Desde hace unos días, cada mañana escucho un anuncio en la radio que me hace pensar. En él, la voz de una locutora pregunta: "¿Siempre soñaste con ser tu propio jefe y ahora eres de esos jefes que te hacen trabajar los fines de semana?"
No recuerdo qué promociona el anuncio —siempre he sido algo impermeable a la publicidad—, pero cada vez que lo escucho me siento algo interpelado. Sí, yo soy mi propio jefe. Aunque creo que utilizar esa expresión en la vida real es una forma infinitamente presuntuosa de decir que ocupas una de las posiciones más bajas y desprotegidas del panorama laboral: la de autónomo.
Aparte de eso, no soy exactamente el tipo de jefe del anuncio porque yo no suelo hacerme trabajar los fines de semana. Sin embargo, desde hace ya varios años, me he impuesto un horario férreo, inquebrantable, como decretado por una autoridad que, en realidad, solo soy yo mismo, oculto tras las cortinas como un dictadorzuelo loco que establece normas arbitrarias.
Si, por ejemplo, me voy a la playa un martes por la mañana, me siento "raro". (Jamás he ido a la playa un martes por la mañana). Si llego cinco minutos más tarde de lo establecido a mi propia oficina, experimento esa culpabilidad tan familiar que antes reservaba para mis jefes de carne y hueso. He llegado a echarme la bronca mentalmente por pasarme demasiado tiempo chateando con mis amigos, como si un supervisor invisible estuviera tomando notas a mis espaldas.
Toda esta cabriola intelectual se deriva de que, por triste que resulte, nunca conseguí regular mi vida laboral como periodista por cuenta propia hasta que no me autoimpuse ese dichoso horario de trabajo e incluso alquilé una oficina para trabajar fuera de mi casa.
Así es: cada mes pago dinero para reproducir artificialmente las condiciones que otros trabajadores sufren.
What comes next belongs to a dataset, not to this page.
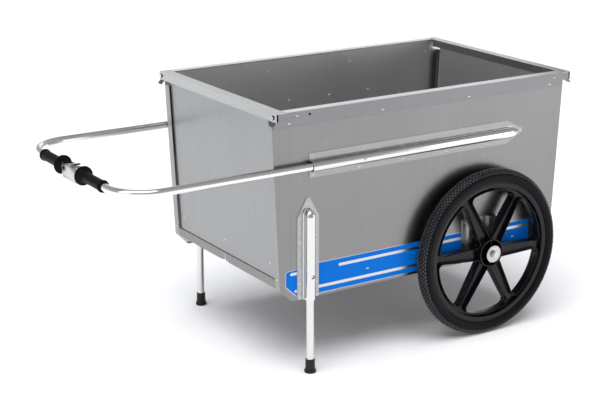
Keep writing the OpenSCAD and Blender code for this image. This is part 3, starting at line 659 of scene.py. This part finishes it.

Hay mañanas en las que, literalmente, no tengo ganas de ir a "mi trabajo", exactamente igual que cuando trabajaba para otros, y puedo no hacerlo sin ningún problema, solo que ahora la ironía es cruel: es como si no tuviera ganas de ir a encontrarme conmigo mismo.
Hasta que tomé esta decisión, mi jornada laboral se enfrentaba cada día a la carcoma de las lavadoras por hacer, los carteros a los que abrir, las innumerables pausas para el café y una larga serie de imprevistos más o menos costumbristas ("Soy el del ascensor"). Y no se trataba únicamente de que hubiera tareas que me distrajeran. De hecho, estaba deseando que hubiera distracciones, porque trabajando en casa me sentía terriblemente solo y aislado del mundo, hasta el punto de plantearme qué hacía yo viviendo en Barcelona si podría estar haciendo lo mismo en cualquier otro lugar del mundo donde mi vivienda no me costara cada mes más de la mitad de mis ingresos.
Trabajando en casa me sentía en una especie de deprimente hábitat de zoo, que es en lo que se convierte tu hogar cuando comes, duermes, vives y trabajas en él. Por eso decidí buscar un lugar para trabajar fuera de casa y por eso me marqué una rutina laboral similar a la que tenía cuando trabajaba por cuenta ajena.
Tengo que decir que funcionó, pero el coste oculto de este cambio fue descubrir una verdad algo incómoda: que había recreado meticulosamente todas las estructuras que supuestamente había abandonado al hacerme freelance.
Ahora cada día suelo salir por la puerta de mi casa como tantos soldaditos de a pie entre las 8 y las 8:30 de la mañana y camino hacia mi oficina. Simulo “ir a trabajar” para trabajar de verdad. Me he convertido en mi propio empleado del mes y en mi propio jefe aliado que a veces se tira el rollo.
Cuando alguien me felicita y envidia la "libertad" de ser autónomo, sonrío y asiento, pero por dentro pienso en esa locutora de la radio. Porque al final, la mayor trampa del trabajo autónomo no es la inestabilidad económica o la falta de vacaciones pagadas. Es descubrir que la libertad laboral requiere más disciplina que cualquier jefe tirano, y que el dictador más implacable siempre acabas siendo tú mismo.